Complexity in electro-optic delay dynamics: modelling, design and applications

Abstract

Nonlinear delay dynamics have found during the last 30 years a particularly prolific exploration area in the field of photonic systems. Besides the popular external cavity laser diode set-ups, we focus in this article on another experimental realization involving electro-optic (EO) feedback loops, with delay. This approach has strongly evolved with the important technological progress made on broadband photonic and optoelectronic devices dedicated to high-speed optical telecommunications. The complex dynamical systems performed by nonlinear delayed EO feedback loop architectures were designed and explored within a huge range of operating parameters. Thanks to the availability of high-performance photonic devices, these EO delay dynamics led also to many successful, efficient and diverse applications, beyond the many fundamental questions raised from the observation of experimental behaviours. Their chaotic motion allowed for a physical layer encryption method to secure optical data, with a demonstrated capability to operate at the typical speed of modern optical telecommunications.

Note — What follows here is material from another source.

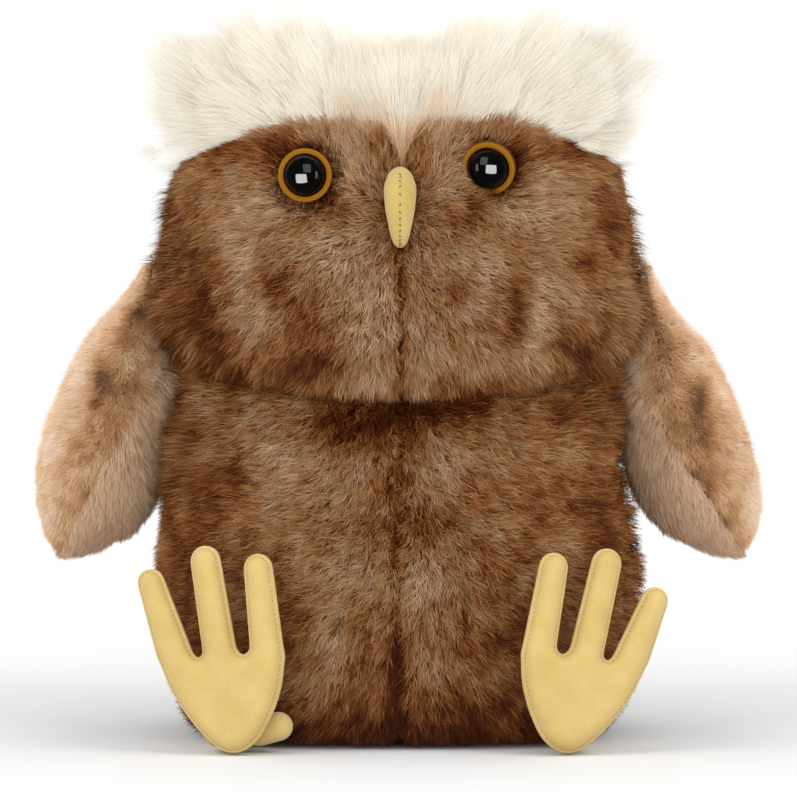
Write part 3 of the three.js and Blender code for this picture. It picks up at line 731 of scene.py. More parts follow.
# Marks in the plush, each as column, row, half width, half height and tilt in the photograph, and how much
# paler or darker the pile is there. Most are the pile's own patches, and some dark ones are painted shade.
MARK_DEPTH = 62
MARK_STRENGTH = 1.3
# On the face, the dark marks just outside the eyes' rings, down the seam under the beak and along the chin
# are painted shade.
FACE_PATCHES_AND_SHADE = [
    (240, 246, 20, 22, 0, 0.2), (330, 255, 36, 36, 0, 0.26), (252, 314, 18, 26, 0, 0.24),
    (372, 322, 24, 72, 0, 0.26), (265, 205, 22, 16, 0, 0.16), (345, 165, 16, 26, 10, 0.18),
    (447, 262, 34, 30, 0, 0.22), (512, 214, 36, 14, 8, 0.24), (537, 310, 13, 38, 0, 0.28),
    (585, 294, 28, 30, 0, 0.14), (529, 357, 22, 14, 0, 0.2), (418, 354, 16, 42, 0, 0.16),
    (455, 170, 18, 34, -6, 0.12), (530, 180, 16, 24, 0, 0.12), (277, 277, 20, 16, 20, -0.3),
    (343, 208, 28, 16, -8, -0.34), (200, 310, 36, 60, 10, -0.16), (306, 367, 66, 16, 12, -0.3),
    (338, 318, 24, 26, 0, -0.14), (245, 142, 75, 14, -16, -0.26), (460, 216, 26, 16, 0, -0.3),
    (579, 258, 14, 10, 0, -0.24), (456, 282, 9, 18, 0, -0.24), (514, 308, 10, 30, 0, -0.28),
    (402, 334, 5, 50, 0, -0.24), (598, 222, 36, 20, 0, -0.12), (574, 345, 26, 16, -30, -0.22),
    (562, 142, 58, 13, 18, -0.3), (490, 320, 22, 26, 0, -0.06), (460, 385, 80, 12, -14, -0.2),
    (307, 143, 8, 4, 0, -0.5), (519, 165, 3, 18, 0, -0.4),
]
# On the belly, the dark bands under the chin and along the floor, the line down the middle seam, the spot in
# the hollow by the right wing's root and the broad dark marks over the flanks are painted shade.
BELLY_PATCHES_AND_SHADE = [
    (275, 455, 30, 34, 0, 0.2), (358, 475, 30, 26, 0, 0.24), (210, 448, 9, 14, 0, 0.22),
    (360, 575, 30, 26, 0, 0.24), (313, 552, 18, 18, 0, 0.12), (445, 455, 28, 28, 0, 0.2),
    (486, 521, 18, 12, 0, 0.18), (422, 577, 22, 28, 0, 0.26), (566, 450, 32, 10, -8, 0.14),
    (336, 637, 20, 28, 20, 0.2), (434, 667, 26, 18, 0, 0.22), (372, 690, 18, 24, 0, 0.1),
    (347, 420, 60, 22, 6, -0.25), (434, 405, 40, 12, 0, -0.25), (574, 410, 42, 20, 0, -0.26),
    (190, 433, 20, 12, 0, -0.26), (238, 472, 22, 15, 0, -0.26), (283, 555, 10, 24, 0, -0.24),
    (165, 518, 10, 20, 0, -0.2), (383, 482, 16, 16, 0, -0.18), (574, 497, 42, 38, 0, -0.18),
    (443, 515, 26, 20, 0, -0.2), (399, 662, 8, 76, 0, -0.3), (488, 634, 26, 28, 0, -0.22),
    (480, 693, 34, 20, 0, -0.24), (400, 735, 150, 20, 0, -0.3), (312, 617, 10, 10, 0, -0.14),
    (182, 404, 7, 11, 0, -0.6), (215, 500, 34, 44, 0, -0.14), (180, 620, 30, 90, 0, -0.16),
    (600, 560, 40, 90, 0, -0.1),
]


def marked(points, marks, depth=MARK_DEPTH, strength=MARK_STRENGTH, rear=0):
    """How much paler the marks make each place that lies in front of a depth."""
    total = np.zeros(len(points))
    for column, row, wide, high, tilt, change in marks:
        x, z = photo_place(column, row, depth)
        dx, dz = points[:, 0] - x, points[:, 2] - z
        turn = math.radians(tilt)
        along = (dx * math.cos(turn) + dz * math.sin(turn)) / (wide * MM_PER_PIXEL)
        up = (-dx * math.sin(turn) + dz * math.cos(turn)) / (high * MM_PER_PIXEL)
        total += strength * change * np.exp(-(along**2 + up**2))
    return np.where(points[:, 1] < rear, total, 0)


# Where the pile's own colour lies on its ramp, and how far patches and streaks move it
BROWN_HUE = 0.42
MOTTLE_SIZE = 13
MOTTLE_SHARES = (0.25, 0.36)  # in front and behind
MOTTLE_STRETCH = np.array([1, 1, 0.6])
STREAK_SIZE = 2.6
STREAK_SHARE = 0.15
STREAK_STRETCH = np.array([1, 1, 0.45])


def mottled(points, seed):
    """Patches drawn out along the way that the pile lies."""
    streaks = noise(points * STREAK_STRETCH, STREAK_SIZE, seed + 9)
    share = np.where(points[:, 1] < 0, *MOTTLE_SHARES)
    return share * cloudy(points * MOTTLE_STRETCH, MOTTLE_SIZE, seed) + STREAK_SHARE * streaks


# Painted shade: how much darker the body is in its seam and in each zone, and from where to where it gets so
BODY_PAINTED_SHADE = {"low": 0.12, "chin": 0.1, "seam": 0.12, "side": 0.06}
BODY_LOW = (0, 45)
BODY_CHIN_HEIGHT = 22
BODY_SEAM_WIDTH = 1.6
BODY_SIDE = (52, 74)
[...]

Microwave limit cycles generated in similar EO delay oscillators showed significantly improved spectral purity thanks to the use of a very long fibre delay line. Last but not least, a novel brain inspired computational principle has been recently implemented physically in photonics for the first time, again on the basis of an EO delay dynamical system. In this latter emerging application, the computed result is obtained by a proper 'read-out' of the complex nonlinear transients emerging from a fixed point, the transient being issued by the injection of the information signal to be processed.